El pueblo, esa masa anónima, aglutinada apenas bajo la ilusión de una bandera, elige gobernantes. Y lo hace casi siempre con el acierto de un impúber sin memoria y sin hacerse cargo de nada si las cosas se tuercen. Por eso el Ecuador vuelve a estar, por enésima vez, al filo del despeñadero, de cara al abismo donde se puede esfumar la libertad, el dólar y la alternabilidad democrática. Cuando Occidente se sacude de la estafa socialista y prende una cruzada libertaria, aquí buena parte del electorado sigue seducida por los cómplices de Venezuela, como si fuera ignorante de su tragedia o, peor aún, tan idiota que no ve las conexiones obvias.

Ecuador no es un narcoestado o está en riesgo de serlo porque los capos hayan aparecido en la fiesta sin invitación, cual manchas de humedad en la pared, colándose tras bastidores. El caudillo, ahora prófugo, fue claro desde el inicio en sus simpatías, ¿o ya se olvidó Angostura o el encuentro de terroristas en la Casa de la Cultura bajo su primer mandato? Sin embargo, el elector promedio siguió votándolo varias veces. ¡Ahora se queja de la inseguridad!

Cargamos las tintas sobre los actores políticos, pero los elegidos son un reflejo de sus electores, de sus taras y limitaciones. Los candidatos venden basura intelectual, humo y espejos, porque hay un público que los compra. No siempre fue así; recuerdo a Febres-Cordero y Borja confrontar las tesis liberales de la escuela de Chicago con las ideas Keynesianas, en un debate que terminó definiendo un apretado balotaje. Y el Ecuador profundo era más profundo y pobre que el actual. Aun a la audiencia iletrada, ajena quizás al toque válido de la esgrima teórica, el intercambio le habrá revelado el carácter, la capacidad argumental, la conexión con la realidad de los candidatos.
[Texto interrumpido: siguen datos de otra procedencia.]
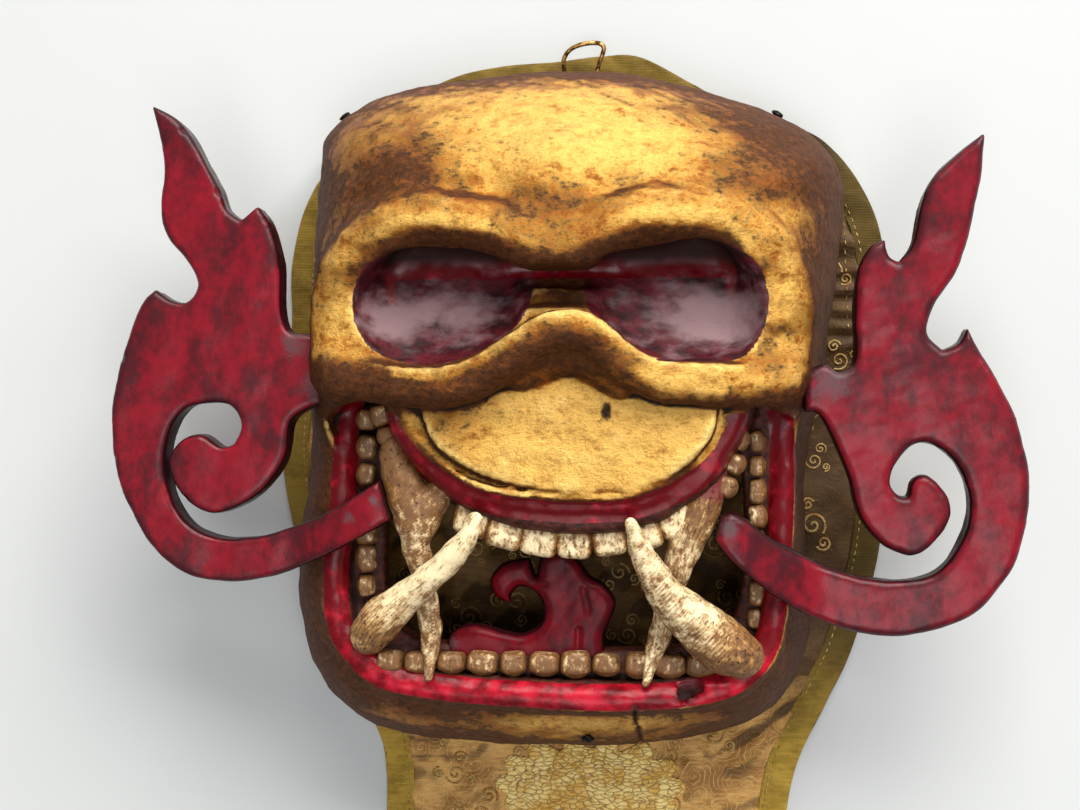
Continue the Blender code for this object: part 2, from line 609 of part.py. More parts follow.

Juega con fuego quien no indaga u olvida el antecedente e identidad política de un candidato. Esto le puede parecer secundario y etéreo al votante promedio, cuyo camino discurre por el barro del país profundo. Hasta que ya no camine más, víctima del fuego cruzado de las bandas; hasta que ya no pueda sacudirse del yugo totalitario ni ubicar a un familiar desaparecido tras una opinión incómoda al tirano o una protesta callejera, como en Cuba o Venezuela; hasta que el birlibirloque socialista convierta sus pocos dólares en un nuevo y empobrecedor sucre. Entonces ya no tendrá ni el derecho a quejarse.